The Hukou section of the Yellow River in North China's Shanxi province. Climate change and global warming continue to pose a threat to the environment and water supply across the country. [Asianewsphoto]
The world's major greenhouse gas emitters gathered in Washington D.C last week, trying to lay the groundwork for a global deal to fight climate change, but progress was limited.
The two-day major economies meeting on climate change was meant to pave the way for international talks in Copenhagen in December, seeking to forge a successor to the Kyoto Protocol, which expires in 2012.
While the meeting was held with a "constructive atmosphere", and the United States, the host of the meeting, displayed its willingness to lead in climate talks, there is a lot more to be done.
"Unfortunately, while the meeting brought soaring and inspiring rhetoric, reflecting the profound change in US climate policy, it brought little in the way of real progress," Carroll Muffett from Greenpeace was quoted by Reuters as saying.
Su Wei, a leading figure in China's climate change negotiating team, had expected more discussion on the transfer of environmentally sound technologies from industrialized countries to the developing worlds.
"(The meeting) touched upon green technologies, research and development, and cooperation, but made no mention of technology transfer," said Su, who is the director general of the climate change department under National Development and Reform Commission (NDRC).
Many climate change-related technologies are unavailable at reasonable prices in developing countries and this meant those technologies could not be employed in parts of the world where they were needed the most, according to Su.
He said that developed countries could provide more economic incentives to private firms to facilitate the technology transfer.
Su also suggested that China could launch joint research with other countries in developing new green technology.
There are already some detailed plans seeking real and substantial cooperation on fighting climate change, proposed by experts from both China and US, who have been working closely.
At a workshop held in Beijing last month, John Podesta, president of the Center for American Progress, proposed a joint carbon capture and storage program, as the two countries share an abundance of coal reserves and a similar reliance on coal as a major energy source.
Podesta went as far as detailing the plan to build at least three pilot sequestration projects in the US and two in China, after conveying a full assessment of the geological carbon storage capacity in both countries.

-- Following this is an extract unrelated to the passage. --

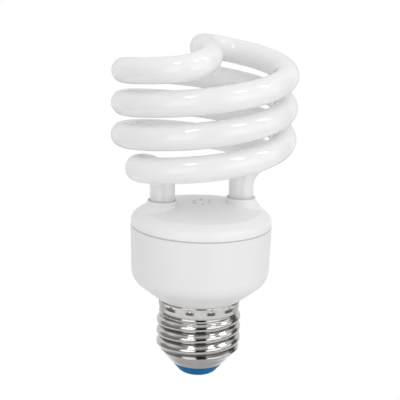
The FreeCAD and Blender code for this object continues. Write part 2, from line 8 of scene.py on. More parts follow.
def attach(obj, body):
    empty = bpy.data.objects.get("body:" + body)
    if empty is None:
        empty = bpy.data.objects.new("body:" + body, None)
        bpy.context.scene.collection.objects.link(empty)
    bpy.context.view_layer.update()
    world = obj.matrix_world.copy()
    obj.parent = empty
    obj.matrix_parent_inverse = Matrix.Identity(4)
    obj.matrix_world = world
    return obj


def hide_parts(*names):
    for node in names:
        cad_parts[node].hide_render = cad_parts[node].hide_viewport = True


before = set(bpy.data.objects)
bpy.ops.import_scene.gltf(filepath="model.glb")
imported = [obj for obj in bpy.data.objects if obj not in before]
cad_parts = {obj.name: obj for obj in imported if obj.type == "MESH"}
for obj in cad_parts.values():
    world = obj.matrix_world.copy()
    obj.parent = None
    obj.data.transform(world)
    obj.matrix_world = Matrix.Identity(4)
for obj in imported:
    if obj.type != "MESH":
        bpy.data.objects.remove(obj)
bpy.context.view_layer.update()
scene = bpy.context.scene

# Camera: fitted to the photograph's outlines, 15 degrees above level, with the picture leaning a little clockwise.
EYE = Vector((-0.0956, -0.3546, 0.14935))
AIM = Vector((-0.00054, 0.00014, 0.05614))
LEAN = math.radians(1.57)
SENSOR_MM, FOCAL_MM = 36.0, 111.15

camera_data = bpy.data.cameras.new("camera")
camera_data.sensor_width = SENSOR_MM
camera_data.lens = FOCAL_MM
camera_data.clip_start = 0.01
camera_data.clip_end = 20.0
camera = bpy.data.objects.new("camera", camera_data)
scene.collection.objects.link(camera)
ahead = (AIM - EYE).normalized()
side = ahead.cross(Vector((0, 0, 1))).normalized()
up = side.cross(ahead)
right = side * math.cos(LEAN) + up * math.sin(LEAN)
top = up * math.cos(LEAN) - side * math.sin(LEAN)
camera.matrix_world = Matrix.Translation(EYE) @ Matrix((right, top, -ahead)).transposed().to_4x4()
scene.camera = camera


# Studio: an even white room for all white surfaces, and for bright metal a ring of light panels with dark gaps
# between them and a dark wall over the camera. The camera sees plain white behind the lamp, which hangs above a
# pale round table. Bearings are in degrees from the camera's side, to the right in the picture.
PANELS = [(-180, 0.80), (-130, 0.80), (-118, 0.30), (-52, 0.24), (-43, 1.60), (-12, 1.60), (-6, 0.03), (20, 0.03),
          (26, 1.60), (62, 1.40), (70, 0.90), (98, 1.00), (104, 0.10), (126, 0.10), (138, 0.80), (180, 0.80)]
OVERHEAD = [(-180, 0.75), (-100, 0.75), (-66, 0.32), (66, 0.32), (100, 0.75), (180, 0.75)]
TABLE_GAP = [(-180, 0.60), (-128, 0.60), (-108, 0.16), (104, 0.16), (124, 0.60), (180, 0.60)]
PANEL_GAIN, CEILING = 2.0, 0.62
PANEL_TOP, CEILING_EDGE, TABLE_EDGE = (0.42, 0.60), (0.86, 0.95), (-0.30, -0.34)  # sines of the lift above level
ROOM = [(0.0, 0.76), (0.20, 0.89), (0.55, 0.92), (0.85, 0.77), (1.0, 0.73)]
ROOM_LEFT, ROOM_RIGHT, ROOM_BEHIND, ROOM_FRONT = 0.98, 1.08, 0.90, 1.10


def linear(code):
    """A hex colour as it is seen, turned into linear light."""
    parts = [int(code[k:k + 2], 16) / 255.0 for k in (1, 3, 5)]
    return tuple(c / 12.92 if c <= 0.04045 else ((c + 0.055) / 1.055) ** 2.4 for c in parts) + (1.0,)


def grey(level):
    return (level, level, level, 1.0)


def all_round(levels):
    """Colour stops for light levels by bearing, from behind the lamp round its front to behind it again."""
    return {"stops": [((angle + 180) / 360, grey(level / PANEL_GAIN)) for angle, level in levels]}


def add(tree, kind, settings=None, links=None):
    """Adds a node with its settings and links; a link starts at a socket, or at a node's first output."""
    node = tree.nodes.new(kind)
    for key, value in (settings or {}).items():
        if key == "stops":
            points = node.color_ramp.elements
            points[0].position, points[0].color = value[0]
            points[1].position, points[1].color = value[-1]
            for where, colour in value[1:-1]:
                points.new(where).color = colour
        elif isinstance(key, int) or key in node.inputs:
            node.inputs[key].default_value = value
        else:
            setattr(node, key, value)
    for key, source in (links or {}).items():
        tree.links.new(source.outputs[0] if hasattr(source, "outputs") else source, node.inputs[key])
    return node


toward = Vector((EYE.x, EYE.y, 0.0)).normalized()
rightward = Vector((-toward.y, toward.x, 0.0))

world = bpy.data.worlds.new("studio")
world.use_nodes = True
world.cycles.sampling_method = "NONE"
scene.world = world
sky = world.node_tree
sky.nodes.clear()
ray = add(sky, "ShaderNodeLightPath")
way = add(sky, "ShaderNodeTexCoord")
near = add(sky, "ShaderNodeVectorMath", {"operation": "DOT_PRODUCT", 1: toward}, {0: way})
beside = add(sky, "ShaderNodeVectorMath", {"operation": "DOT_PRODUCT", 1: rightward}, {0: way})
above = add(sky, "ShaderNodeSeparateXYZ", links={0: way}).outputs[2]
bearing = add(sky, "ShaderNodeMath", {"operation": "ARCTAN2"},
              {0: beside.outputs["Value"], 1: near.outputs["Value"]})
bearing = add(sky, "ShaderNodeMapRange", {"From Min": -math.pi, "From Max": math.pi}, {"Value": bearing})
panels = add(sky, "ShaderNodeValToRGB", all_round(PANELS), {0: bearing})
overhead = add(sky, "ShaderNodeValToRGB", all_round(OVERHEAD), {0: bearing})
raised = add(sky, "ShaderNodeMapRange", {"From Min": PANEL_TOP[0], "From Max": PANEL_TOP[1]}, {"Value": above})
high = add(sky, "ShaderNodeMapRange", {"From Min": CEILING_EDGE[0], "From Max": CEILING_EDGE[1]}, {"Value": above})
mirrored = add(sky, "ShaderNodeMix", {"data_type": "RGBA"}, {0: raised, 6: panels, 7: overhead})
mirrored = add(sky, "ShaderNodeMix", {"data_type": "RGBA", 7: grey(CEILING / PANEL_GAIN)},
               {0: high, 6: mirrored.outputs[2]})
gap = add(sky, "ShaderNodeValToRGB", all_round(TABLE_GAP), {0: bearing})
low = add(sky, "ShaderNodeMapRange", {"From Min": TABLE_EDGE[0], "From Max": TABLE_EDGE[1]}, {"Value": above})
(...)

But, differences among different countries still exist and are a major obstacle to reaching an agreement for a UN pact at Copenhagen, Su told Xinhua.

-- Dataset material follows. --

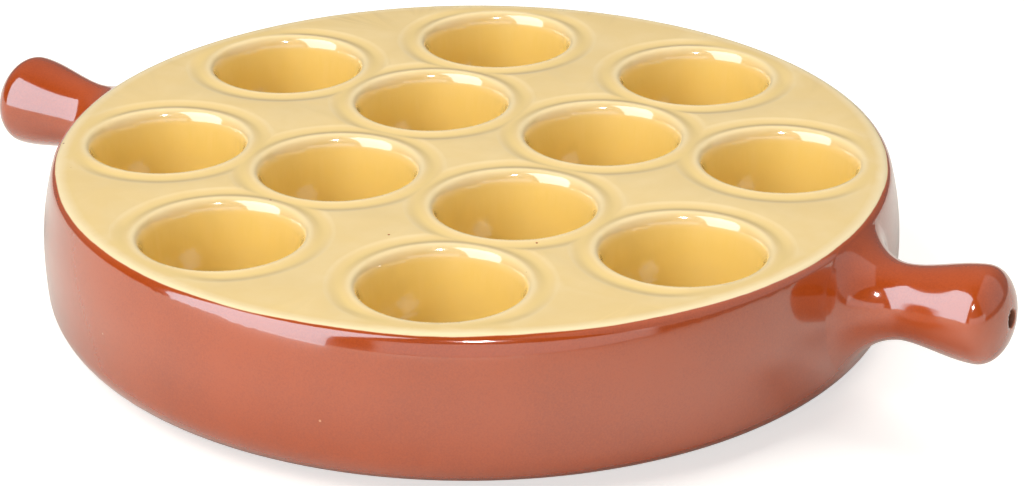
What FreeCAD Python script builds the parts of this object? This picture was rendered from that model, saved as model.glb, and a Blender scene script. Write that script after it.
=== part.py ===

Developed and developing countries disagree with each other on the historical responsibility of greenhouse gas emissions, and the room left for developing countries in terms of future development, Su said.
Differences also existed within the rich country clubs, in terms of capping greenhouse gas emissions, with the European Union being the most aggressive promoter to cut carbon dioxide emissions, said Su.

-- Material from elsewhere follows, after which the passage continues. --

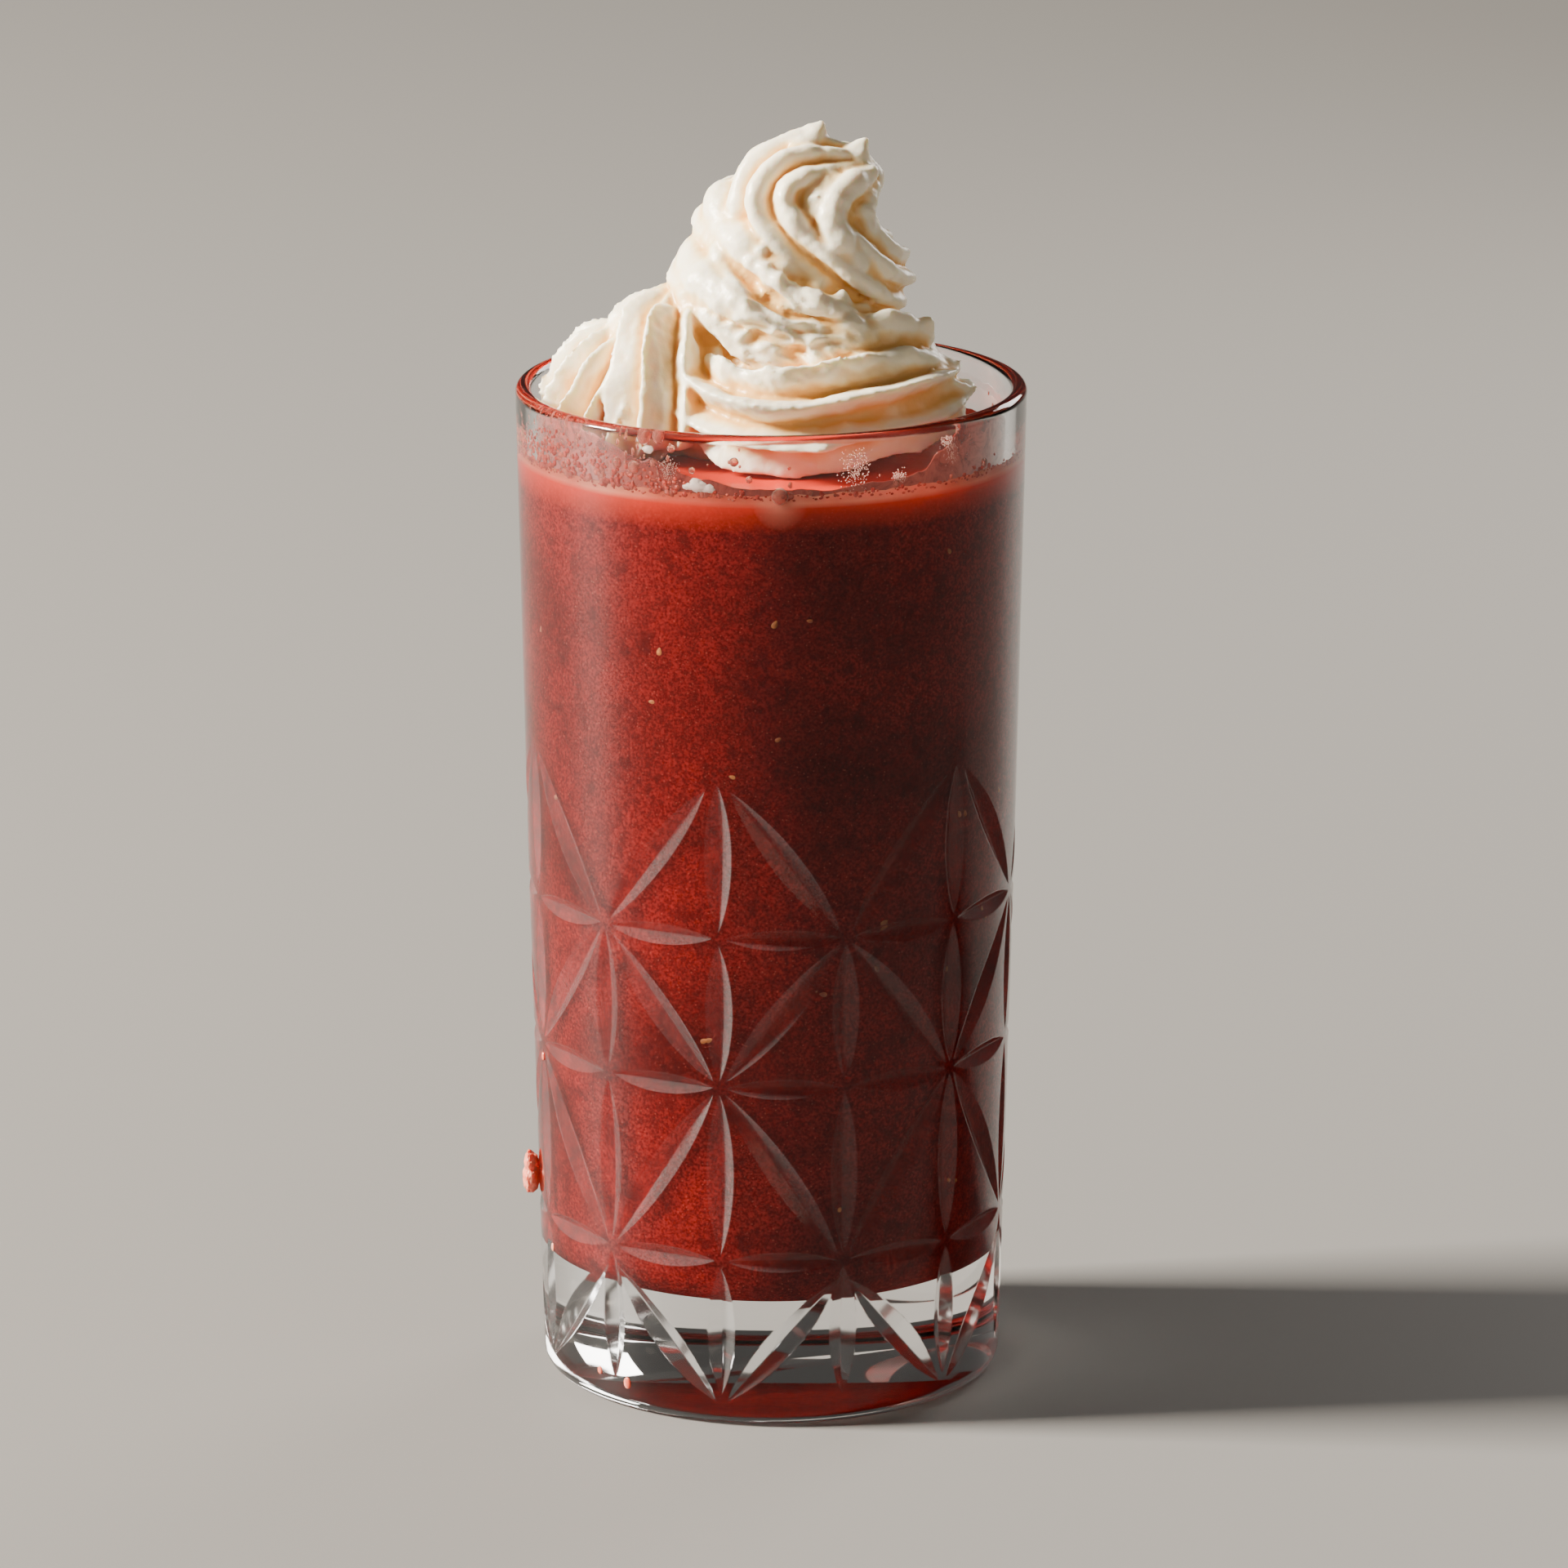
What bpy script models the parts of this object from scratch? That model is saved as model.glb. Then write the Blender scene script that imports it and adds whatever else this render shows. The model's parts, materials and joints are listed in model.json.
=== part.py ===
"""A strawberry smoothie with piped cream, in a tall cut glass.

The glass stands on the origin, +Z is up and the side that is looked at faces -Y. Lengths are in metres,
apart from the cream's stations, which are in millimetres.
"""

from math import cos, floor, hypot, pi, radians, sin

import bmesh
import bpy
from mathutils import Vector

MM = 0.001

# Glass: a pressed tumbler with a thick base and a wall that grows a little towards its foot
GLASS_HEIGHT = 0.152
RIM_RADIUS = 0.038
RIM_WALL = 0.0024
SHOULDER_HEIGHT = 0.080
SHOULDER_RADIUS = 0.0366
HEEL_RADIUS = 0.03465
HEEL_ROUND = 0.0026
FLOOR_HEIGHT = 0.0185
FLOOR_RADIUS = 0.0315
FLOOR_ROUND = 0.0050
TURN_STEPS = 60
CORNER_STEPS = 3
LIP_STEPS = 5

# Cut pattern: columns every 30 degrees, stars where the cuts meet
STAR_REPEATS = 6
FIRST_STAR_ANGLE = 47.7
HALF_COLUMN = 30.0
TIP_ROW = 0.0995
ROW_A = 0.0760
ROW_B = 0.0530
ROW_C = 0.0260
BASE_ROW = 0.0212
ROW_D = 0.0046
STAR_GAP = 3.2
STAR_DROP = 0.0022
UPRIGHT_WIDTH = 0.0041
LEVEL_WIDTH = 0.0032
SLANT_WIDTH = 0.0040
CUT_DEPTH = 0.0010
CUT_STATIONS = 3
CUT_FULLNESS = 0.8
CUTTER_STANDS_OUT = 0.0006
CUTTER_TIP_LIFT = 0.00002

# What fills the glass and stands on it
CLEARANCE = 0.0003
DRINK_LEVEL = 0.1420

# Scrap of fruit that has run down the outside
SCRAP_CENTRE = (-0.0368, 0.0, 0.0292)
SCRAP_RADII = (0.00108, 0.0026, 0.0034)
SCRAP_WOBBLE = 0.10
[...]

Although US climate policy has changed dramatically since the Obama administration took over, the world's largest historical greenhouse gas emitter could still "stride at a faster pace", with a higher emission reduction goal and stronger movements towards a low carbon economy, Su said.
Obama's goal is to cut US greenhouse gas emissions roughly by 15 percent by 2020, and take it back to 1990 levels. The EU has suggested a target of 20 percent reduction by 2020 for all industrialized countries.
"Obama's target is based on emission levels in 2005, instead of 1990, where the EU set its baseline. That's a big difference," He Jiankun, a Tsinghua professor and deputy director of China's national climate change expert panel, told China Business Weekly.
The US is still on its way to finish domestic legislation for the proposed target, and He also noted that its position in international talks on climate change is strongly linked to the fate of a climate change bill, now moving through Congress.
"Uncertainty remains within the international community in terms of what concrete actions US could come up with," He said, "this is another reason for the current stagnancy of climate change negotiations."
Speaking of China's commitment to fight global warming, He said that China is considering a goal to reduce carbon intensity, even though as a developing country it does not have obligations for carbon emission reductions.
"The goal will be in line with the country's 11th five-year plan to increase energy efficiency," He said, "but it definitely won't be a quantifiable emission reduction target, as it will depart from the principles agreed in the Bali Road Map."
Kyoto Protocol, which sets binding targets for 37 industrialized countries and the European community for reducing greenhouse gas emissions, will expire in 2012.
Bali Road Map, which was agreed in 2007, charted the course and set the timetable for international discussions on a global pact for climate change after 2012.
The major economies represented at the meeting included Australia, Brazil, Britain, Canada, China, the European Union, France, Germany, India, Indonesia, Italy, Japan, the Republic of Korea, Mexico, Russia, South Africa and the United States.
Denmark, which will host a UN climate change meeting in December, and the United Nations were also invited.
Another meeting is set for the end of May, in Paris and a third meeting is planned for June.
While such meetings are conducive to build mutual understanding among climate officials from different countries, they cannot replace the process of negotiations within the UN Framework Convention on Climate Change, Su noted.
"China always holds that final decisions should be reached under the multi-lateral framework," He said, "no concrete carbon reduction targets can be decided privately at these meetings."